У каждого художника Арктика была своя. Фото автора
Входишь в зал Третьяковской галереи на Кадашевской набережной и понимаешь, что забыла перчатки. Глупость, конечно: в музее всегда ровно 20 градусов, предписанные хранением живописи. Но архитектура пространства делает свое дело – выставочные витрины имитируют фактуру льда, подставки под скульптуры – торосы, а фольгированная пленка на возведенных стенах-льдинах мерцает, как полярное сияние. Где-то справа динамик транслирует треск смещающихся ледяных глыб. И ты зябко поводишь плечами, хотя на тебе теплый свитшот, а за стенами галереи – обычные московские погоды, которые и сравнить нельзя с настоящей арктической стужей.

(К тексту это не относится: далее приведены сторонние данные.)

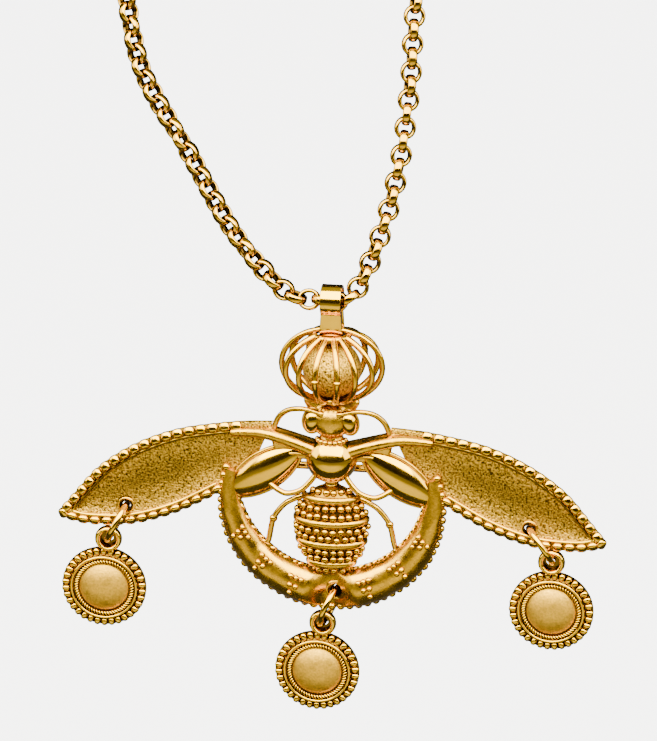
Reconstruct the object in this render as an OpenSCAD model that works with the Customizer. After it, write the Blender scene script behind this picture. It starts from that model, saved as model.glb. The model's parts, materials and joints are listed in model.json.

На выставку «Арктика. Полюс цвета» я попала из любопытства. Как-то работала с кинофестивалем «День полярного кино». Там слово «герой» было не пустым звуком, фильмы снимали о тяжелых экспедициях и об освоении Арктики. Мало того, в описании выставки меня зацепило одно словосочетание: «рыбий зуб». Так на Русском Севере в старину называли моржовый клык. Из него холмогорские мастера вырезали миниатюрные иконы – Зосиму и Савватия, основателей Соловецкой обители. Тепло человеческих рук в материале, рожденном ледяной стихией. Казалось бы, несочетаемое. Именно эта странная пара – холод и тепло, лед и дыхание – и стала для меня ключом ко всей экспозиции.
Страна холода и смерти
Александра Борисова современники называли «русским Нансеном». Выпускник Академии художеств, ученик Архипа Куинджи, он отправился на Новую Землю в конце XIX века не просто писать этюды, а исследовать, картографировать, выживать. Его «Страна холода и смерти» – так сам художник именовал Арктику – на полотнах выглядит почти фантастической. Парижская публика, видевшая его работы на выставках 1900-х, отказывалась верить, что эти неземные световые эффекты – реальность. Слишком красиво, слишком невероятно. Борисов был реалистом, но Арктика сама по себе – готовый сюрреализм, который в последнее время распространяется повсеместно.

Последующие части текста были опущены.